Cache Poisoning Integration
When the injected prefix poisons a cache-keyed response rather than a per-user connection, the blast radius expands from a single victim to every user who receives the poisoned cache entry. The smuggled request must target a cacheable endpoint, and the injected response must satisfy the cache’s storage conditions — but in misconfigured CDN deployments, this is achievable.
Detection Without Tooling Dependency
Burp Suite’s HTTP Request Smuggler extension automates detection, but relying on it exclusively creates two problems: it introduces false negatives when the proxy chain handles the specific probes it sends, and it creates operational dependency on proprietary tooling. Understanding manual confirmation is non-negotiable.
Timing-Based Detection
For CL.TE, send a request where the chunked body is intentionally incomplete — the 0 terminator is absent. If the backend is reading chunked, it will wait for the missing terminator and the response will be delayed.
POST / HTTP/1.1
Host: target.example
Transfer-Encoding: chunked
Content-Length: 4
1
Z
If the response is delayed by approximately the server’s request timeout (typically 10-30 seconds), the backend is processing chunked encoding. Repeat with a valid request to establish baseline latency. Delta between the two indicates the parsing mode.
For TE.CL, the inverse: include a complete chunked body but set Content-Length higher than the actual byte count. The backend, reading by Content-Length, will wait for the additional bytes that never come.
Differential Response Confirmation
Timing proves the parsing mode. Differential response confirms exploitable smuggling.
Send two requests in rapid succession on the same connection:
Request 1 (attack request): Well-formed outer request containing an injected prefix targeting an endpoint that returns a distinctive response code (404, 405, 302).
Request 2 (probe request): Innocuous request to a known-good endpoint.
If smuggling is present:
Expected responses: 2
Observed responses: 3
Response 1: Expected response to Request 1
Response 2: Response to the INJECTED prefix (the extra response)
Response 3: Response to Request 2
The extra response — the one that doesn’t correspond to either of your two sent requests — is the confirmation. The injected prefix was processed as a standalone request by the backend.
Reproduce 5-10 times to eliminate false positives from connection reuse artifacts. Consistent extra responses across multiple iterations confirm the vulnerability.
Key consideration: send both requests on the same TCP connection. HTTP/1.1 keep-alive is default; verify the connection is being reused rather than re-established between requests, or the differential will not manifest.
Root Cause Patterns
Most confirmed smuggling vulnerabilities trace to one of three root causes:
Header pass-through in proxy translation: The reverse proxy forwards ambiguous headers (both Content-Length and Transfer-Encoding, or prohibited HTTP/2 headers) to the backend without normalization. This is a misconfiguration, not a software bug — the fix is a single configuration directive.
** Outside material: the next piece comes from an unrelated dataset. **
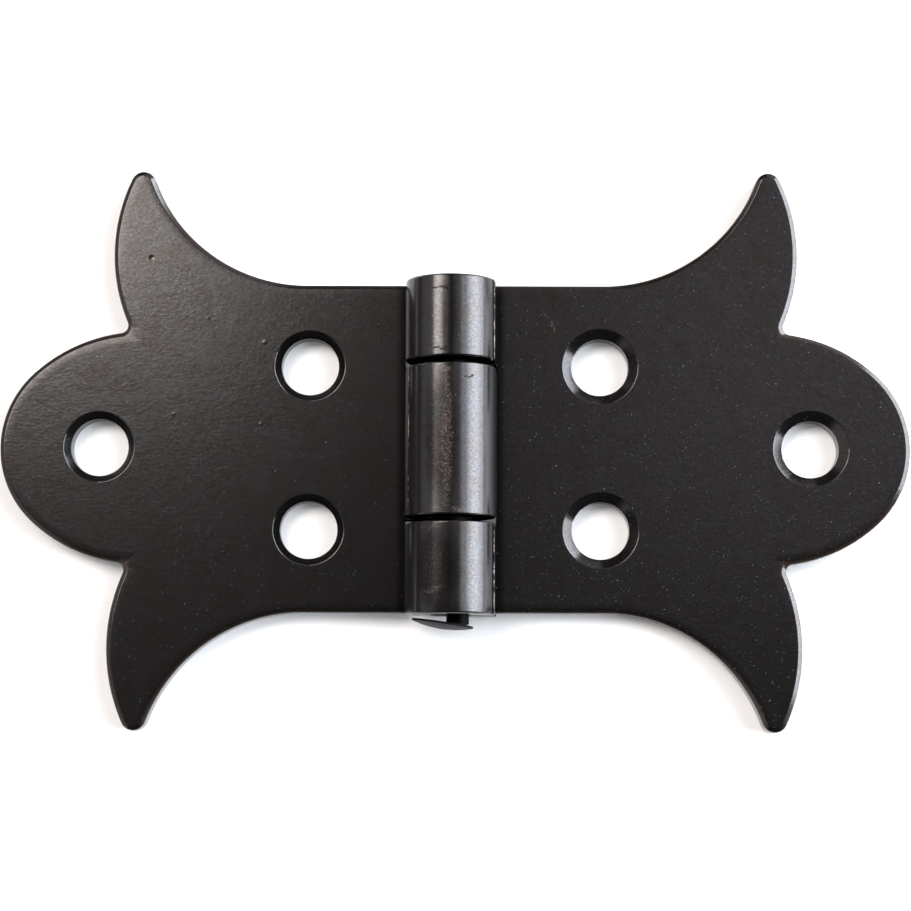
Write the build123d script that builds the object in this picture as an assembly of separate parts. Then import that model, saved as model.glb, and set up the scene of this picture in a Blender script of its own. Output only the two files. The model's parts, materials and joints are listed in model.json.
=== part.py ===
from build123d import *
import os
from math import cos, hypot, radians, sin, sqrt, tan

# Decorative strap hinge, lying open and flat. Each leaf is one piece of thick sheet whose
# inner end is rolled into knuckles, and a headed pin joins the two. X runs across the hinge,
# Y along the barrel and Z up from the backs of the leaves, midway between the two lobes.

# Sheet and pin
SHEET = 2.5
PIN_DIAMETER = 3.8
PIN_CLEARANCE = 0.05  # between the pin and each knuckle, all round
PIN_ASIDE = 0.4  # from the middle of the hinge to the pin, towards the left leaf

# Knuckles, from the top of the barrel down
TOP_KNUCKLE = 8.1
MIDDLE_KNUCKLE = 14.8
BOTTOM_KNUCKLE = 8.9
KNUCKLE_GAP = 0.55
KNUCKLE_ROUND = 0.2  # on the corners of each knuckle's ends
ROLL_TURN = 282.0  # degrees that the sheet turns from the flat leaf to its cut end
NOTCH_CLEARANCE = 0.05  # from a knuckle to the notch of the other leaf, seen from above
CREASE_RADIUS = 0.26  # of the groove along the cut end of the outer knuckles
CREASE_BACK = 34.0  # degrees from the cut end back to that groove

# Leaf outline, each reach measured from the middle of the hinge
STRAP_WIDTH = 32.6  # between the two straight edges beside the barrel
STRAP_REACH = 14.75  # to where the straight edges end
SCOOP_RADIUS = 16.4  # of the hollow curve up to each horn
HORN_SPAN = 55.7  # from the tip of one horn to the other
HORN_TIP_RADIUS = 1.25
HORN_BACK_RADIUS = 18.0
HORN_BACK_CENTRE = 19.6  # of that curve, from the middle line of the leaf
NOTCH_RADIUS = 0.8  # in the nick between a horn and the lobe
LEAF_REACH = 45.0  # to the end of the lobe
LOBE_END_RADIUS = 10.1
LOBE_SHOULDER_RADIUS = 15.45
LOBE_CHANGE = 46.7  # degrees off the middle line where the lobe's curve changes
BEVEL_WIDTH = 0.42  # of the dressed edge round the show face, seen from above
BEVEL_DROP = 0.26
BEVEL_ROUND = 0.15  # on both sides of that bevel
BACK_ROUND = 0.2  # on the edges of the back

# Screw holes
HOLE_DIAMETER = 5.7
LEFT_SINK_DIAMETER = 7.0  # of the countersinks in the left leaf, at the show face
LEFT_SINK_ANGLE = 82.0
RIGHT_SINK_DIAMETER = 7.5
RIGHT_SINK_ANGLE = 100.0
HOLE_RIM_ROUND = 0.15
HOLE_PAIR_REACH = 14.4  # from the middle of the hinge
HOLE_PAIR_SPACING = 16.3
LOBE_HOLE_REACH = 35.2  # from the middle of the hinge

# Ends of the pin
PIN_PROUD = 0.35  # of the barrel's upper end
PIN_TIP_ROUND = 0.5
NECK_DIAMETER = 2.2
NECK_OFFSET = 0.75  # towards the right leaf, as the pin was hammered over
NECK_INSET = 0.5  # length of the neck inside the lowest knuckle
HEAD_DIAMETER = 6.0
HEAD_OFFSET = 0.7  # towards the left leaf
HEAD_TILT = 8.0  # degrees
HEAD_DROP = 0.72  # from the barrel's lower end to the middle of the head's flat face
HEAD_RIM = 0.2  # thickness at the edge
HEAD_DOME = 0.45  # height of the domed end over that

BORE_RADIUS = PIN_DIAMETER / 2 + PIN_CLEARANCE
BARREL_RADIUS = BORE_RADIUS + SHEET
NOTCH_REACH = BARREL_RADIUS + NOTCH_CLEARANCE

BARREL_TOP = STRAP_WIDTH / 2
TOP_SPAN = (BARREL_TOP - TOP_KNUCKLE, BARREL_TOP)
MIDDLE_TOP = TOP_SPAN[0] - KNUCKLE_GAP
MIDDLE_SPAN = (MIDDLE_TOP - MIDDLE_KNUCKLE, MIDDLE_TOP)
BOTTOM_TOP = MIDDLE_SPAN[0] - KNUCKLE_GAP
BOTTOM_SPAN = (BOTTOM_TOP - BOTTOM_KNUCKLE, BOTTOM_TOP)
BARREL_BOTTOM = BOTTOM_SPAN[0]


def toward(start, end, distance):
    """The point at this distance from start on the line to end."""
    dx, dy = end[0] - start[0], end[1] - start[1]
    share = distance / hypot(dx, dy)
    return (start[0] + dx * share, start[1] + dy * share)


def between(a, reach_a, b, reach_b):
    """The point that lies reach_a from a and reach_b from b, to the left of the way from a to b."""
    gap = hypot(b[0] - a[0], b[1] - a[1])
    along = (reach_a**2 - reach_b**2 + gap**2) / (2 * gap)
    aside = sqrt(reach_a**2 - along**2)
    foot = toward(a, b, along)
    return (foot[0] - (b[1] - a[1]) / gap * aside, foot[1] + (b[0] - a[0]) / gap * aside)


def bow(centre, start, end):
    """The shorter arc about a centre from start to end."""
    radius = hypot(start[0] - centre[0], start[1] - centre[1])
    chord_middle = ((start[0] + end[0]) / 2, (start[1] + end[1]) / 2)
    return ThreePointArc(start, toward(centre, chord_middle, radius), end)


def half_outline(pin):
    """The edge of the upper half of a leaf, from its notch round to the end of the lobe."""
    edge = STRAP_WIDTH / 2
    scoop = (STRAP_REACH, edge + SCOOP_RADIUS)
    tip_height = HORN_SPAN / 2 - HORN_TIP_RADIUS
    tip_away = sqrt((SCOOP_RADIUS + HORN_TIP_RADIUS) ** 2 - (scoop[1] - tip_height) ** 2)
    tip = (STRAP_REACH + tip_away, tip_height)
    back_in = sqrt((HORN_BACK_RADIUS - HORN_TIP_RADIUS) ** 2 - (tip_height - HORN_BACK_CENTRE) ** 2)
    back = (tip[0] - back_in, HORN_BACK_CENTRE)
    turn = radians(LOBE_CHANGE)
    lobe_end = (LEAF_REACH - LOBE_END_RADIUS, 0)
    inward = LOBE_SHOULDER_RADIUS - LOBE_END_RADIUS
    shoulder = (lobe_end[0] - inward * cos(turn), -inward * sin(turn))
    nick = between(back, HORN_BACK_RADIUS + NOTCH_RADIUS, shoulder, LOBE_SHOULDER_RADIUS + NOTCH_RADIUS)

    scoop_start = (STRAP_REACH, edge)
    horn_start = toward(scoop, tip, SCOOP_RADIUS)
    horn_end = toward(back, tip, HORN_BACK_RADIUS)
    nick_start = toward(back, nick, HORN_BACK_RADIUS)
    nick_end = toward(shoulder, nick, LOBE_SHOULDER_RADIUS)
    lobe_change = toward(shoulder, lobe_end, LOBE_SHOULDER_RADIUS)
    return [
        Line((pin + NOTCH_REACH, edge), scoop_start),
        bow(scoop, scoop_start, horn_start),
        ThreePointArc(horn_start, (tip[0], tip[1] + HORN_TIP_RADIUS), horn_end),
        bow(back, horn_end, nick_start),
        bow(nick, nick_start, nick_end),
        bow(shoulder, nick_end, lobe_change),
        bow(lobe_end, lobe_change, (LEAF_REACH, 0)),
    ]


def screw_hole(reach, height, sink_diameter, sink_angle):
    """The space of one screw hole, sunk from the show face."""
    hole, rim = HOLE_DIAMETER / 2, sink_diameter / 2
    depth = (rim - hole) / tan(radians(sink_angle / 2))
    from_floor = (Align.CENTER, Align.CENTER, Align.MIN)
    shaft = Cylinder(hole, SHEET, align=from_floor)
    sink = Pos(0, 0, SHEET - depth) * Cone(hole, rim, depth, align=from_floor)
    return Pos(reach, height, 0) * (shaft + sink)


def flat_leaf(pin, sink_diameter, sink_angle):
    """The flat part of a leaf beyond its notches, with dressed edges and three screw holes."""
    upper = half_outline(pin)
    lower = [mirror(edge, about=Plane.XZ) for edge in upper]
    edge = STRAP_WIDTH / 2
    inner = Line((pin + NOTCH_REACH, -edge), (pin + NOTCH_REACH, edge))
    leaf = extrude(make_face([*upper, *lower, inner]), SHEET)
    face = leaf.faces().sort_by(Axis.Z)[-1]
    leaf = chamfer(face.edges().sort_by(Axis.X)[1:], BEVEL_WIDTH, BEVEL_DROP, reference=face)
    face_edges = leaf.faces().sort_by(Axis.Z)[-1].edges().sort_by(Axis.X)[1:]
    bevel_feet = leaf.edges().group_by(Axis.Z)[-3]
    leaf = fillet([*face_edges, *bevel_feet], BEVEL_ROUND)
    back_edges = leaf.faces().sort_by(Axis.Z)[0].edges().sort_by(Axis.X)[1:]
    leaf = fillet(back_edges, BACK_ROUND)
    upper_hole = (HOLE_PAIR_REACH, HOLE_PAIR_SPACING / 2)
    lower_hole = (HOLE_PAIR_REACH, -HOLE_PAIR_SPACING / 2)
    for reach, height in (upper_hole, lower_hole, (LOBE_HOLE_REACH, 0)):
        leaf -= screw_hole(reach, height, sink_diameter, sink_angle)
    rims = leaf.faces().sort_by(Axis.Z)[-1].edges().filter_by(lambda edge: edge.is_closed)
    return fillet(rims, HOLE_RIM_ROUND)


def knuckle(pin, span):
    """One knuckle: a strip of the sheet that runs under the pin and rolls back over it."""
    low, high = span
    strip = RectangleRounded(high - low, SHEET, KNUCKLE_ROUND)
    section = Plane((pin, (low + high) / 2, SHEET / 2), x_dir=(0, 1, 0), z_dir=(1, 0, 0)) * strip
    flat = extrude(section, NOTCH_REACH)
    return flat + revolve(section, Axis((pin, 0, BARREL_RADIUS), (0, 1, 0)), ROLL_TURN)


def crease(pin, span):
    """The groove that follows the cut end along one knuckle."""
    low, high = span
    turned = radians(ROLL_TURN - CREASE_BACK)
    groove = Cylinder(CREASE_RADIUS, high - low, rotation=(90, 0, 0))
    away, up = -BARREL_RADIUS * sin(turned), BARREL_RADIUS * (1 - cos(turned))
    return Pos(pin + away, (low + high) / 2, up) * groove


def leaf_double_knuckle():
    """The right leaf, which carries the top and bottom knuckles."""
    leaf = flat_leaf(-PIN_ASIDE, RIGHT_SINK_DIAMETER, RIGHT_SINK_ANGLE)
    for span in (TOP_SPAN, BOTTOM_SPAN):
        leaf += knuckle(-PIN_ASIDE, span) - crease(-PIN_ASIDE, span)
    return leaf


def leaf_single_knuckle():
    """The left leaf, which carries the middle knuckle."""
    leaf = flat_leaf(PIN_ASIDE, LEFT_SINK_DIAMETER, LEFT_SINK_ANGLE)
    return mirror(leaf + knuckle(PIN_ASIDE, MIDDLE_SPAN), about=Plane.YZ)


def hinge_pin():
    """The pin, with a plain upper end and a hammered head that sits askew below the barrel."""
    shaft_bottom = BARREL_BOTTOM + NECK_INSET
    shaft_length = BARREL_TOP + PIN_PROUD - shaft_bottom
    upward = Plane((-PIN_ASIDE, 0, BARREL_RADIUS), x_dir=(1, 0, 0), z_dir=(0, 1, 0))
    from_floor = (Align.CENTER, Align.CENTER, Align.MIN)
    shaft = Pos(0, 0, shaft_bottom) * Cylinder(PIN_DIAMETER / 2, shaft_length, align=from_floor)
    shaft = fillet(shaft.edges().sort_by(Axis.Z)[-1], min(PIN_TIP_ROUND, PIN_DIAMETER / 4))
    head_face = BARREL_BOTTOM - HEAD_DROP
    neck_length = shaft_bottom - head_face + HEAD_RIM
    neck = Pos(NECK_OFFSET, 0, shaft_bottom - neck_length)
    neck *= Cylinder(NECK_DIAMETER / 2, neck_length, align=from_floor)
    edge = HEAD_DIAMETER / 2
    dome_radius = (edge**2 + HEAD_DOME**2) / (2 * HEAD_DOME)
    profile = make_face([
        Line((0, 0), (edge, 0)),
        Line((edge, 0), (edge, -HEAD_RIM)),
        RadiusArc((edge, -HEAD_RIM), (0, -HEAD_RIM - HEAD_DOME), dome_radius),
        Line((0, -HEAD_RIM - HEAD_DOME), (0, 0)),
    ])
    head = revolve(Plane.XZ * profile, Axis.Z)
    head = Pos(-HEAD_OFFSET, 0, head_face) * Rot(0, HEAD_TILT, 0) * head
    return upward * (shaft + neck + head)


os.makedirs("parts", exist_ok=True)
export_step(leaf_double_knuckle(), "parts/leaf_double_knuckle.step")
export_step(leaf_single_knuckle(), "parts/leaf_single_knuckle.step")
export_step(hinge_pin(), "parts/hinge_pin.step")
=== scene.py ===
import json
import math

import bpy
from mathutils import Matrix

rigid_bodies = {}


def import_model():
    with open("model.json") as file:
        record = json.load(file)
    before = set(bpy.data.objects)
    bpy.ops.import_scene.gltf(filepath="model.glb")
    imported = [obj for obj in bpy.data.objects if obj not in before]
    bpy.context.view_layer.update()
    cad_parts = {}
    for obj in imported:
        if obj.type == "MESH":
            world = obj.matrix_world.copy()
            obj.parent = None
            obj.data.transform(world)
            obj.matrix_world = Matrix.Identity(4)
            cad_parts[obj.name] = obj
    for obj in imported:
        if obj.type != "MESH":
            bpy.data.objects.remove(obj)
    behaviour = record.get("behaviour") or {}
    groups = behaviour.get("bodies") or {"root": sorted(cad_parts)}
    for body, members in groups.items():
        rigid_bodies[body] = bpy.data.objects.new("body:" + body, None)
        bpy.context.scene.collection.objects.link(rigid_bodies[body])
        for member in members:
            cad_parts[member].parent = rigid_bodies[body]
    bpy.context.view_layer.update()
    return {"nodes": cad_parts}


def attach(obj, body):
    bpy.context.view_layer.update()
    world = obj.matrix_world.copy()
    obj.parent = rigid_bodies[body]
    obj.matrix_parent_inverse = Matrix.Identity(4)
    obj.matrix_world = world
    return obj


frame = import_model()
nodes = frame["nodes"]
for thing in bpy.data.objects:
    thing.select_set(False)


# --- Left leaf ------------------------------------------------------------------------------
# Cut from 2.5 mm mild steel sheet, tumbled until its face has a fine orange-peel, blackened in
# hot salts and waxed, which leaves it dark with a satin shine. The middle knuckle is rolled
# from the same sheet, and rust shows through along its crown.

def linear(hex_colour):
    """An sRGB hex colour as linear RGBA."""
    channels = [int(hex_colour[i:i + 2], 16) / 255 for i in (1, 3, 5)]
    return [c / 12.92 if c <= 0.04045 else ((c + 0.055) / 1.055) ** 2.4 for c in channels] + [1.0]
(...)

Backend parsing non-compliance: The backend does not implement RFC 7230 precedence rules and processes Content-Length even when Transfer-Encoding is present. This is a software issue requiring a backend update or a normalization layer.
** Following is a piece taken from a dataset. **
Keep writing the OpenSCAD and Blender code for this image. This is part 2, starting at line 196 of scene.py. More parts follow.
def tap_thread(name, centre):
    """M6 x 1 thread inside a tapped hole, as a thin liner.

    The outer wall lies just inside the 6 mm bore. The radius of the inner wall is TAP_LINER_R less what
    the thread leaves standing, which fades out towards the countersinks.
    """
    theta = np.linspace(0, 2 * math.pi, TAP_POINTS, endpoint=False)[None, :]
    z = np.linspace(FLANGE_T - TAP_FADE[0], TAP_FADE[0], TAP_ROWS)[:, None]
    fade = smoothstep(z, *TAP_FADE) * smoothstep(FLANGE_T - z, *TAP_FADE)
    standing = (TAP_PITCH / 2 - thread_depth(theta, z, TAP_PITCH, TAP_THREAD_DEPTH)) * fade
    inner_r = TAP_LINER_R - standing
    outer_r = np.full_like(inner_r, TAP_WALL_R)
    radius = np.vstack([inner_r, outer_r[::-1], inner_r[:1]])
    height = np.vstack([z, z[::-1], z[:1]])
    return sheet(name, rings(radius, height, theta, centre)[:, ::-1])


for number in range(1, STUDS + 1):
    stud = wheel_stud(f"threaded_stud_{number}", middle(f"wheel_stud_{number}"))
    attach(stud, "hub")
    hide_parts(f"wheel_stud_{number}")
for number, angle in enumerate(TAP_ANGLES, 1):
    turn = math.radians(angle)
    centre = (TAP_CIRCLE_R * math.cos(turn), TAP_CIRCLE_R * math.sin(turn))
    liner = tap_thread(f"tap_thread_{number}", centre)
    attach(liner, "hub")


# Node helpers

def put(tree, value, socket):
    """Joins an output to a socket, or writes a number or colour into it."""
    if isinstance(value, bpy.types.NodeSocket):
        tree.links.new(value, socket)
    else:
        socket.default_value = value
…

H2 downgrade without sanitization: The frontend translates HTTP/2 to HTTP/1.1 without stripping headers that are semantically invalid in the translation context. H2 pseudo-headers that generate non-standard HTTP/1.1 output, attacker-controlled content-length pseudo-header values used verbatim in the translated request.
Mitigation
Normalize ambiguous headers at the reverse proxy. The reverse proxy should strip or rewrite any inbound request that contains both Content-Length and Transfer-Encoding before forwarding to the backend. For Caddy: header_up -Transfer-Encoding. For nginx: the proxy_http_version 1.1 directive combined with explicit proxy_set_header configuration. For HAProxy: the option http-server-close and http-request del-header directives.
Enforce HTTP/2 end-to-end where the backend supports it. Eliminating the H2-to-H1 downgrade eliminates the downgrade-specific attack surface entirely. If the backend cannot speak HTTP/2, ensure the frontend strips all headers that should not survive translation.
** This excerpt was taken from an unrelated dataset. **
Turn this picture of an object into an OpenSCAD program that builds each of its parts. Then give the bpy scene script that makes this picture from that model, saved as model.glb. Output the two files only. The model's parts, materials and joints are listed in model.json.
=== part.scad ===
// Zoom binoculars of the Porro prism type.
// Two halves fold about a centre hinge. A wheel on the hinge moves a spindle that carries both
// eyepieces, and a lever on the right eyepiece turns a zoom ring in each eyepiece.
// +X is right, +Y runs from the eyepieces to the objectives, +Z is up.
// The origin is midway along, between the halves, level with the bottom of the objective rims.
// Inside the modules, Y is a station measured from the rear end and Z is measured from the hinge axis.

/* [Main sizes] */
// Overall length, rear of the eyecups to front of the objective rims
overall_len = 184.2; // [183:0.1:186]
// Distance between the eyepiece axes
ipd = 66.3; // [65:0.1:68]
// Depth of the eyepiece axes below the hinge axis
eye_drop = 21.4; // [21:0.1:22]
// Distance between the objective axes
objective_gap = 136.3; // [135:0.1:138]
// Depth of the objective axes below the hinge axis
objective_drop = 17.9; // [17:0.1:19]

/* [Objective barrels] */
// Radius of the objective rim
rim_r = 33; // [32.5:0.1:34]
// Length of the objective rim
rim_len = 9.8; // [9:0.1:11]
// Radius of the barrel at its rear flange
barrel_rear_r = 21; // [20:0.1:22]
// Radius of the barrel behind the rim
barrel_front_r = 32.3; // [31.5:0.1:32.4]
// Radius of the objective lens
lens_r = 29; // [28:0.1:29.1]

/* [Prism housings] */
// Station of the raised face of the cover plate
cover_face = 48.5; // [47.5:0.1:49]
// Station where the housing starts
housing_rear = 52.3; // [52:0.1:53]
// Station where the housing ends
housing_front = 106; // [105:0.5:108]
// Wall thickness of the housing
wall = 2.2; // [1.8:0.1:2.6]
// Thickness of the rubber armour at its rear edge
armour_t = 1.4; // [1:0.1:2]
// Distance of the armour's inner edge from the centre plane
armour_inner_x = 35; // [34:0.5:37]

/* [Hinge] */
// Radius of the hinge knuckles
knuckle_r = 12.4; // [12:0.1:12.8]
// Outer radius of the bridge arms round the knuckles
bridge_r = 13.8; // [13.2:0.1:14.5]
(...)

Reject ambiguous requests rather than guess. The RFC is unambiguous: a server receiving a request with both Content-Length and Transfer-Encoding SHOULD reject it with a 400 Bad Request response. Few implementations do this by default. Configuring explicit rejection is a defense-in-depth measure that eliminates the parsing differential at the entry point.
Disable backend connection reuse for untrusted traffic paths. This is a nuclear option with significant performance implications, but it eliminates the queue poisoning primitive entirely. Each request gets a fresh backend connection; there is no shared buffer for an injected prefix to persist in. Appropriate for high-security endpoints where the performance cost is acceptable.
Audit proxy chain homogeneity. Every hop in the request chain that speaks HTTP/1.1 is a potential parsing differential. Mixed-vendor proxy stacks (Cloudflare → Caddy → nginx, AWS ALB → nginx → uWSGI) are the highest-risk configurations because each implementation has its own RFC interpretation quirks. Mapping the exact header transformation behavior at each hop is prerequisite to confident mitigation.
Closing Notes
HTTP request smuggling is not a bug you find by scanning for <script> tags or running sqlmap. It requires understanding of the HTTP specification at the byte level, knowledge of how specific proxy implementations interpret ambiguous input, and a mental model of the full request path from client to application. The vulnerability exists in the gap between two correct implementations that make different valid choices when the RFC is ambiguous.
The high-traffic credential capture scenario illustrates the broader principle: impact assessment must account for deployment conditions. A finding that looks like a theoretical curiosity in isolation becomes a systemic failure mode at production scale. That gap between “technically works in a lab” and “catastrophic in production” is where the real severity lives — and where most triage assessments fall short.